I don’t know why timberwolves control sexuality but I do know a bit about what scientists and anthropologists think about why humans do.
I think a clarification is in order. When I mentioned that I felt that monogamy is a dirty word on PW, I was referring to some of the comments I have read here about it, NOT to the actual articles I have read by Eric or others. I understood the word “culture ” (as in “the culture of PW”) to mean the people that read and post comments here; I didn’t include the writers of the articles because I don’t see them as the culture of PW. To me Eric and the other contributors that write articles at PW are just that, writers. They join the comments but I saw them more as answering questions or moderating the conversation, not as the “culture of PW.” Does that make sense? I think of the “culture of PW” as those people that are reading here and discussing things; they are the culture that has formed around the website and the articles therein.
I hope this makes things a little clearer so everyone knows what I was getting at. I also think that as we all read and post here, articles that may say one thing get morphed into another by we posters and it is not because the article itself says what we think it does but because it has touched a nerve and we defend our perceptions, correct or erroneous as they may be.

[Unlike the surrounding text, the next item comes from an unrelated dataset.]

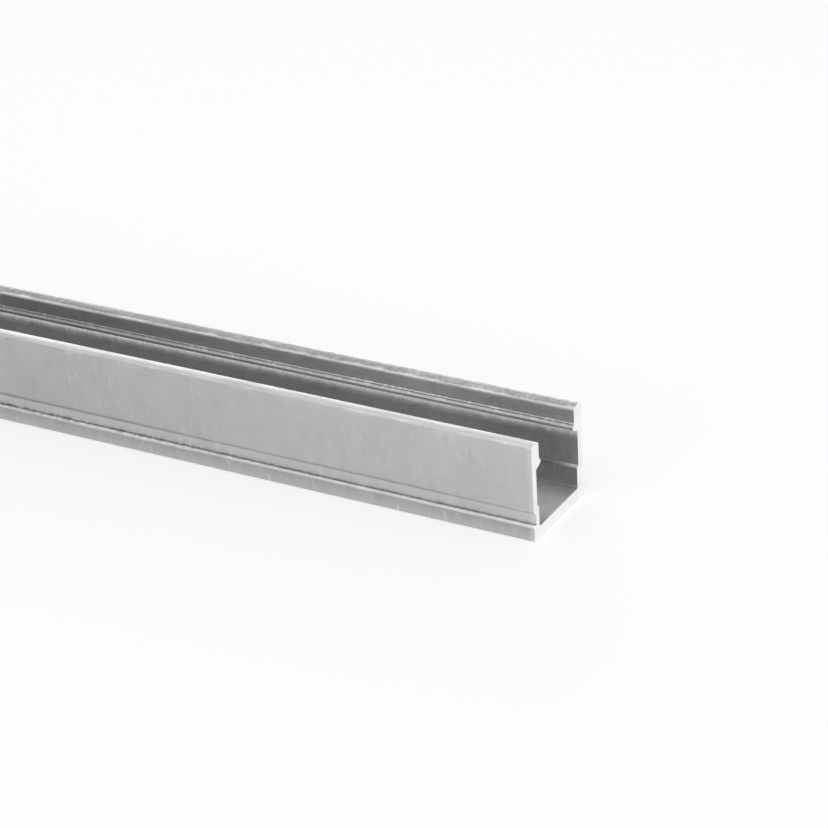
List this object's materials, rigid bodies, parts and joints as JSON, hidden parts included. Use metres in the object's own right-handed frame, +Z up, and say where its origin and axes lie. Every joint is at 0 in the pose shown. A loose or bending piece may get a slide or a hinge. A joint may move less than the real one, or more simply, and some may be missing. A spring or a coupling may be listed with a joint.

Storm, would you pitch your theory in a few sentences? I always get a little nervous when I near the name Darwin. Everyone here knows I am a strict creationist, right? Adam and Eve, and the Grand Canyon is just over 5,000 years old.
yea i found the same article, but that wasn’t exactly how i was thinking about it. maybe it’s darwinistic sexuality?
Congratulations Eric! You have obviously challenged some beliefs – core belief systems at that, when it comes to sexuality. When someone reads something that challenges a core belief that they have probably never examined, it makes them feel uncomfortable, inching close to those previously unexplored spaces, that threaten the so carefully designed and conceptualized world that the ego has created. And then, their very existence is threatened. If that thread can be followed, it will lead to evolution – growth- wow! Sexuality is probably as deep as one can go into core beliefs. Orgasm is known as “le petit mort” and sexual energy, once unshackled and freed up is the creative life force of the Universe. One can play with it, tease it, ride it, channel or guide it but one cannot control it. Think about it, it is so powerful that the church, among other institutions, has tried to keep it behind lock and key, for thousands of years. During this time of expanding consciousness and evolutionary leaps, that creative life force is bursting at the seams and ready to rock! It is time to honor it, respect it, and allow it to empower us, like the fuel tanks on the space shuttle, and lead us into a new paradigm.
Thank you for all that you do, with much love and gratitude.
Storm,
When I google sexual Darwinsim, I get this article:
http://dailyuw.com/2005/5/11/sexual-darwinism/
e – you got anything on sexual darwinism?
GB – Quote – ‘You can’t get mad at people for trying to survive.’ – Who is? What is that in response to?
‘Anyway, this was not meant as a criticism of you or anyone else. Just talking about wolfpacks.’ – How is this related to the topic above ‘The Wheel – Sex & Astrology’?